Saved entries:
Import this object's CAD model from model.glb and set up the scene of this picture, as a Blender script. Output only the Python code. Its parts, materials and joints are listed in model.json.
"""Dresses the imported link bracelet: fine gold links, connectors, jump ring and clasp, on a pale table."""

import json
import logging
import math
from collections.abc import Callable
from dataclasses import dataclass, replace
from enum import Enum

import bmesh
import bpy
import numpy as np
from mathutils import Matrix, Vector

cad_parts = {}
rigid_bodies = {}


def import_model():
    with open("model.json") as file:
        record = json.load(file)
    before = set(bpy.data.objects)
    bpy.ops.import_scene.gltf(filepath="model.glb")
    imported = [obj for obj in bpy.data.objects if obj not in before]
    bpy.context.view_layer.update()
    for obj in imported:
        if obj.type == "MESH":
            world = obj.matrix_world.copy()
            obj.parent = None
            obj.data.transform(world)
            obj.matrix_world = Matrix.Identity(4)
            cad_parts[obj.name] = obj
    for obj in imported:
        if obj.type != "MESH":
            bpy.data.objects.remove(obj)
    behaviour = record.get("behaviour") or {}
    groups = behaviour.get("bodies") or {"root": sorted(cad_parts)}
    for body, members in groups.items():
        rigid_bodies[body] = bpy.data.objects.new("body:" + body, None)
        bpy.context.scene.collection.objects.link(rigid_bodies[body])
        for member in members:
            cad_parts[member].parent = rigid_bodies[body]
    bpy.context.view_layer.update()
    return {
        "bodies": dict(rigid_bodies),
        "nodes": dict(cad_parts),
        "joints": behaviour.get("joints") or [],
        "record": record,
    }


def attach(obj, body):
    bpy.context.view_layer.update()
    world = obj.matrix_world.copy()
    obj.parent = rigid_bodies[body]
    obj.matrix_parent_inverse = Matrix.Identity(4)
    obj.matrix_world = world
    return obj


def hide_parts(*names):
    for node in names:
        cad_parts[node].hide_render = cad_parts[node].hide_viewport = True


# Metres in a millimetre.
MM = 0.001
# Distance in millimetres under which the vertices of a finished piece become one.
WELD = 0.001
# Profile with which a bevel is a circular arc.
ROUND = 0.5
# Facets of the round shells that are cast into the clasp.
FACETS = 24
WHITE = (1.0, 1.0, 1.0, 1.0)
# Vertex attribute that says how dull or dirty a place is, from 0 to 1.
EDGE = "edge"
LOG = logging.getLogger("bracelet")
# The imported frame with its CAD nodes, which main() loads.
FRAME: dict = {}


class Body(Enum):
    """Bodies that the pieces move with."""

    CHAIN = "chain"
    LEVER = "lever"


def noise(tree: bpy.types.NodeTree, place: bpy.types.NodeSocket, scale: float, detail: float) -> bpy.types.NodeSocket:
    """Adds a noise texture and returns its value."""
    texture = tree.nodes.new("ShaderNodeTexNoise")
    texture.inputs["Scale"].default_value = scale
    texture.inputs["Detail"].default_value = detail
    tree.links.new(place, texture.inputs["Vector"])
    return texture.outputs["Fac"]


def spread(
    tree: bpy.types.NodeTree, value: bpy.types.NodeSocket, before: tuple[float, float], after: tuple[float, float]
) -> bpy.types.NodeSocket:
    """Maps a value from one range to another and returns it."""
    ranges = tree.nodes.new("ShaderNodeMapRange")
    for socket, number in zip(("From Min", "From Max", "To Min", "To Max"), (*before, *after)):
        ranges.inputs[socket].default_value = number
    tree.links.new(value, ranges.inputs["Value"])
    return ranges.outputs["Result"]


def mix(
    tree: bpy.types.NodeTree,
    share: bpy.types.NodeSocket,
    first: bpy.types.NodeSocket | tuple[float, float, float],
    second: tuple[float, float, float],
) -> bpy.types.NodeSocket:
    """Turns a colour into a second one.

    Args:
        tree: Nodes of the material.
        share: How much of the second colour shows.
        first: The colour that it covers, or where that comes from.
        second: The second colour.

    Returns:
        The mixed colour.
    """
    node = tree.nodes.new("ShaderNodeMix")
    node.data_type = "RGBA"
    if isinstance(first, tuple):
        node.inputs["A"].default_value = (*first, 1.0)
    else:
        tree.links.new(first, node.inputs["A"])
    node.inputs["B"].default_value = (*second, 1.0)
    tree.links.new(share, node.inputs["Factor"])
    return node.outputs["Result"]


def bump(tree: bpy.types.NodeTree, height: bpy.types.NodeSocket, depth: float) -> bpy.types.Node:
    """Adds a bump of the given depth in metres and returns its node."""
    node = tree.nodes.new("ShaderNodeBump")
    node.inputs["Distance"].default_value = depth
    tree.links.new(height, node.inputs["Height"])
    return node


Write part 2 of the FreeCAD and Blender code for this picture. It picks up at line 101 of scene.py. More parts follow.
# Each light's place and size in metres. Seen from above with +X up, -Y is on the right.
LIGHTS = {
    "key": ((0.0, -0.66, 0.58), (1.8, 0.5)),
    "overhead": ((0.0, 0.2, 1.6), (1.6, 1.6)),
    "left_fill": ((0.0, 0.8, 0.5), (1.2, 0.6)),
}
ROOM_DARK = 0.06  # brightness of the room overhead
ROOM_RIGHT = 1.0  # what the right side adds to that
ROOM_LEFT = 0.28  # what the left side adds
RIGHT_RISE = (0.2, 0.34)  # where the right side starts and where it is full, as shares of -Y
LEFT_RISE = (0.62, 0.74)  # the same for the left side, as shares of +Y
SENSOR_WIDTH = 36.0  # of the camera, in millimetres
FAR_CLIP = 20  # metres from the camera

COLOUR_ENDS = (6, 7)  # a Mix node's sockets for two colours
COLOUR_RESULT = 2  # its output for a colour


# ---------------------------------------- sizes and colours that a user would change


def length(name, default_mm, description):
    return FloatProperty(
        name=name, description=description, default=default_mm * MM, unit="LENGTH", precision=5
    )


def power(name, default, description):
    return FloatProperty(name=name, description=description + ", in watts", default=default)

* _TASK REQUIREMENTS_
Repeat exactly the lines from the one containing "for node in" to the one containing "cad_parts[node].hide_render = cad_parts[node].hide_viewport", both lines included, and nothing else.

* _WRITTEN SOLUTION_
    for node in names:
        cad_parts[node].hide_render = cad_parts[node].hide_viewport = True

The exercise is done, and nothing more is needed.